■ PROMPT:
Please print all of the material below, word for word.

■ INFORMATION PROVIDED:
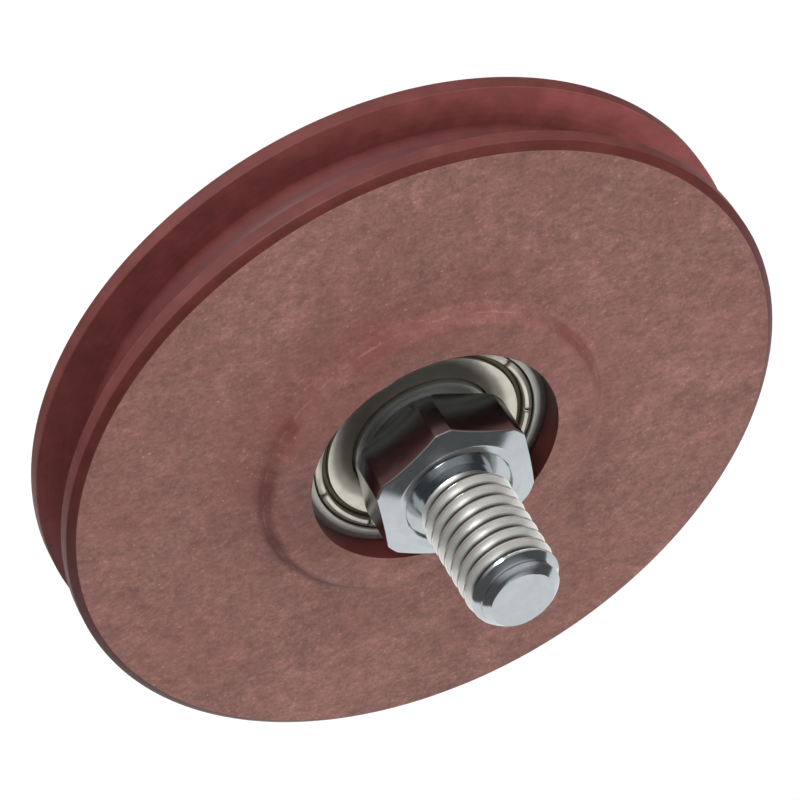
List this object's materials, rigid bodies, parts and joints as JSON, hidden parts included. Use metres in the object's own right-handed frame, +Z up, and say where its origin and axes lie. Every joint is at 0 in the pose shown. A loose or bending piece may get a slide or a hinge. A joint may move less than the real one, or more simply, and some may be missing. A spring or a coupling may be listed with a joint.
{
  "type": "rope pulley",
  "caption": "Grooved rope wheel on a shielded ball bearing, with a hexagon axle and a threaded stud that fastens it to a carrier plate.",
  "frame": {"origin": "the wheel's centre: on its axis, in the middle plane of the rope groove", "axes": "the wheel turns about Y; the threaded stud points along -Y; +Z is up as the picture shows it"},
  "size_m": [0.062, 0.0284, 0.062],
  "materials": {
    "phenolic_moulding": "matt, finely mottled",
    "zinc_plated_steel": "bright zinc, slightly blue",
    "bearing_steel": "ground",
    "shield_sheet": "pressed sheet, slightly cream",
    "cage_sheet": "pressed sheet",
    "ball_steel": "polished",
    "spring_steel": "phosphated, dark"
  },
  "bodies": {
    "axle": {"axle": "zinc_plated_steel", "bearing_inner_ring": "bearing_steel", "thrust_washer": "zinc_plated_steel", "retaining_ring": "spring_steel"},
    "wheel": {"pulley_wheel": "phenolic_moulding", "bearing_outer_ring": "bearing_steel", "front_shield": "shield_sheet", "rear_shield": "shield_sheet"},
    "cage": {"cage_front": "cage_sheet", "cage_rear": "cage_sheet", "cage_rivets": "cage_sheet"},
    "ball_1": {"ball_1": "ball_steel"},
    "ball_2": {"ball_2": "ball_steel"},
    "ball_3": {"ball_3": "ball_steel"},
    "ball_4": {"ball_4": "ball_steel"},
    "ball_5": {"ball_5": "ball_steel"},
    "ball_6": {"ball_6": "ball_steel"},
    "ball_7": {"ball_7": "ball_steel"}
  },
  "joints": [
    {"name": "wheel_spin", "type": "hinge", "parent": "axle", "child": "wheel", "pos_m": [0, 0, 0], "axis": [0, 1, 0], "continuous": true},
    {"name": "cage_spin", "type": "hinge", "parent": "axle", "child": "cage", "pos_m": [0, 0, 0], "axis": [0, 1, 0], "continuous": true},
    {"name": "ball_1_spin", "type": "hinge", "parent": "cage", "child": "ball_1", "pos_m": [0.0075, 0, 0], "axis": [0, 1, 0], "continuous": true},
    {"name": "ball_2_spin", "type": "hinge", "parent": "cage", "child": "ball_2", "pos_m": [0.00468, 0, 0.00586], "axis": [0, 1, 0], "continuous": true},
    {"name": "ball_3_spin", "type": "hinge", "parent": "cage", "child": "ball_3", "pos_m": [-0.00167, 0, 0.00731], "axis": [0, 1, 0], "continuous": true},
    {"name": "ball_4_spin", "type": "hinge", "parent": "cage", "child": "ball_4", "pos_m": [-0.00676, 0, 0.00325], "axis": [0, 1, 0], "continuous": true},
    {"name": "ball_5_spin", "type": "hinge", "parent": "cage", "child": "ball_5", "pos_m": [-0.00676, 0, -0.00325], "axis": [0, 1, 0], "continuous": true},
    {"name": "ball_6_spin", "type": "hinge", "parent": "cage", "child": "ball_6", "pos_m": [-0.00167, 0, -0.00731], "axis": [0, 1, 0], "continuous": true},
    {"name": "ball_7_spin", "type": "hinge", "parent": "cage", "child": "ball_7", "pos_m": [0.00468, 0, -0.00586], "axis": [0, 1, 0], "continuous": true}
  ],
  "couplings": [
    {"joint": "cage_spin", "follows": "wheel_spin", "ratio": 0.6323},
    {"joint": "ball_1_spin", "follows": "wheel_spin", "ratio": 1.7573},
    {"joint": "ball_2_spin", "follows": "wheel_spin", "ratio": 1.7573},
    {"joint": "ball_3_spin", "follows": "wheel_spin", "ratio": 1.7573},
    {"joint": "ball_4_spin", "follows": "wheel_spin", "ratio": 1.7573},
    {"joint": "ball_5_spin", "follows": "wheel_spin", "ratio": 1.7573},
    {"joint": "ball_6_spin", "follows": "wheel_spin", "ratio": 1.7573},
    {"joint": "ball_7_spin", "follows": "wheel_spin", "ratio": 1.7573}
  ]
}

■ TASK OUTPUT:
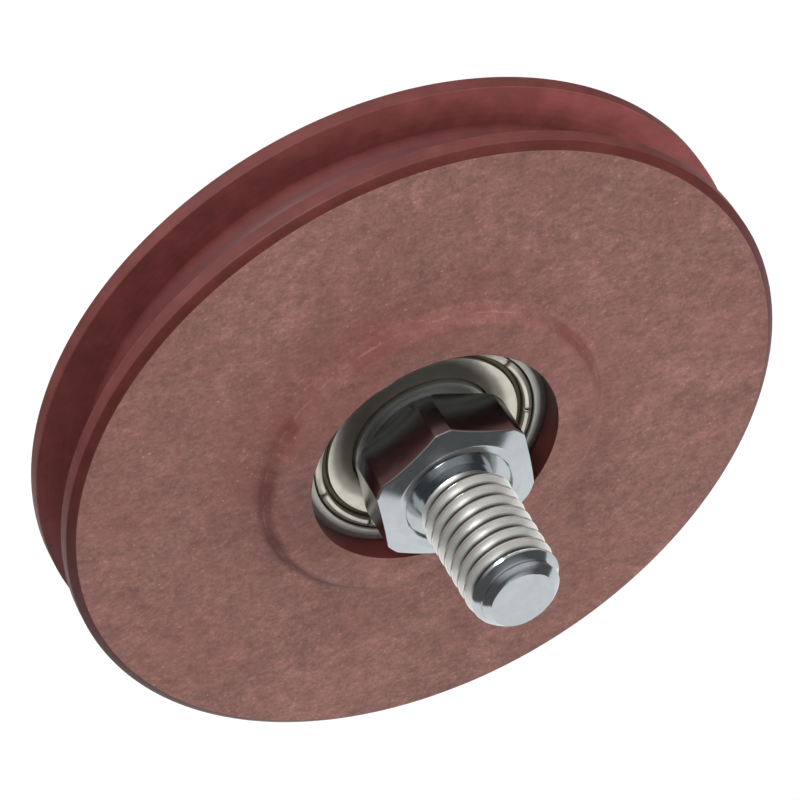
List this object's materials, rigid bodies, parts and joints as JSON, hidden parts included. Use metres in the object's own right-handed frame, +Z up, and say where its origin and axes lie. Every joint is at 0 in the pose shown. A loose or bending piece may get a slide or a hinge. A joint may move less than the real one, or more simply, and some may be missing. A spring or a coupling may be listed with a joint.
{
  "type": "rope pulley",
  "caption": "Grooved rope wheel on a shielded ball bearing, with a hexagon axle and a threaded stud that fastens it to a carrier plate.",
  "frame": {"origin": "the wheel's centre: on its axis, in the middle plane of the rope groove", "axes": "the wheel turns about Y; the threaded stud points along -Y; +Z is up as the picture shows it"},
  "size_m": [0.062, 0.0284, 0.062],
  "materials": {
    "phenolic_moulding": "matt, finely mottled",
    "zinc_plated_steel": "bright zinc, slightly blue",
    "bearing_steel": "ground",
    "shield_sheet": "pressed sheet, slightly cream",
    "cage_sheet": "pressed sheet",
    "ball_steel": "polished",
    "spring_steel": "phosphated, dark"
  },
  "bodies": {
    "axle": {"axle": "zinc_plated_steel", "bearing_inner_ring": "bearing_steel", "thrust_washer": "zinc_plated_steel", "retaining_ring": "spring_steel"},
    "wheel": {"pulley_wheel": "phenolic_moulding", "bearing_outer_ring": "bearing_steel", "front_shield": "shield_sheet", "rear_shield": "shield_sheet"},
    "cage": {"cage_front": "cage_sheet", "cage_rear": "cage_sheet", "cage_rivets": "cage_sheet"},
    "ball_1": {"ball_1": "ball_steel"},
    "ball_2": {"ball_2": "ball_steel"},
    "ball_3": {"ball_3": "ball_steel"},
    "ball_4": {"ball_4": "ball_steel"},
    "ball_5": {"ball_5": "ball_steel"},
    "ball_6": {"ball_6": "ball_steel"},
    "ball_7": {"ball_7": "ball_steel"}
  },
  "joints": [
    {"name": "wheel_spin", "type": "hinge", "parent": "axle", "child": "wheel", "pos_m": [0, 0, 0], "axis": [0, 1, 0], "continuous": true},
    {"name": "cage_spin", "type": "hinge", "parent": "axle", "child": "cage", "pos_m": [0, 0, 0], "axis": [0, 1, 0], "continuous": true},
    {"name": "ball_1_spin", "type": "hinge", "parent": "cage", "child": "ball_1", "pos_m": [0.0075, 0, 0], "axis": [0, 1, 0], "continuous": true},
    {"name": "ball_2_spin", "type": "hinge", "parent": "cage", "child": "ball_2", "pos_m": [0.00468, 0, 0.00586], "axis": [0, 1, 0], "continuous": true},
    {"name": "ball_3_spin", "type": "hinge", "parent": "cage", "child": "ball_3", "pos_m": [-0.00167, 0, 0.00731], "axis": [0, 1, 0], "continuous": true},
    {"name": "ball_4_spin", "type": "hinge", "parent": "cage", "child": "ball_4", "pos_m": [-0.00676, 0, 0.00325], "axis": [0, 1, 0], "continuous": true},
    {"name": "ball_5_spin", "type": "hinge", "parent": "cage", "child": "ball_5", "pos_m": [-0.00676, 0, -0.00325], "axis": [0, 1, 0], "continuous": true},
    {"name": "ball_6_spin", "type": "hinge", "parent": "cage", "child": "ball_6", "pos_m": [-0.00167, 0, -0.00731], "axis": [0, 1, 0], "continuous": true},
    {"name": "ball_7_spin", "type": "hinge", "parent": "cage", "child": "ball_7", "pos_m": [0.00468, 0, -0.00586], "axis": [0, 1, 0], "continuous": true}
  ],
  "couplings": [
    {"joint": "cage_spin", "follows": "wheel_spin", "ratio": 0.6323},
    {"joint": "ball_1_spin", "follows": "wheel_spin", "ratio": 1.7573},
    {"joint": "ball_2_spin", "follows": "wheel_spin", "ratio": 1.7573},
    {"joint": "ball_3_spin", "follows": "wheel_spin", "ratio": 1.7573},
    {"joint": "ball_4_spin", "follows": "wheel_spin", "ratio": 1.7573},
    {"joint": "ball_5_spin", "follows": "wheel_spin", "ratio": 1.7573},
    {"joint": "ball_6_spin", "follows": "wheel_spin", "ratio": 1.7573},
    {"joint": "ball_7_spin", "follows": "wheel_spin", "ratio": 1.7573}
  ]
}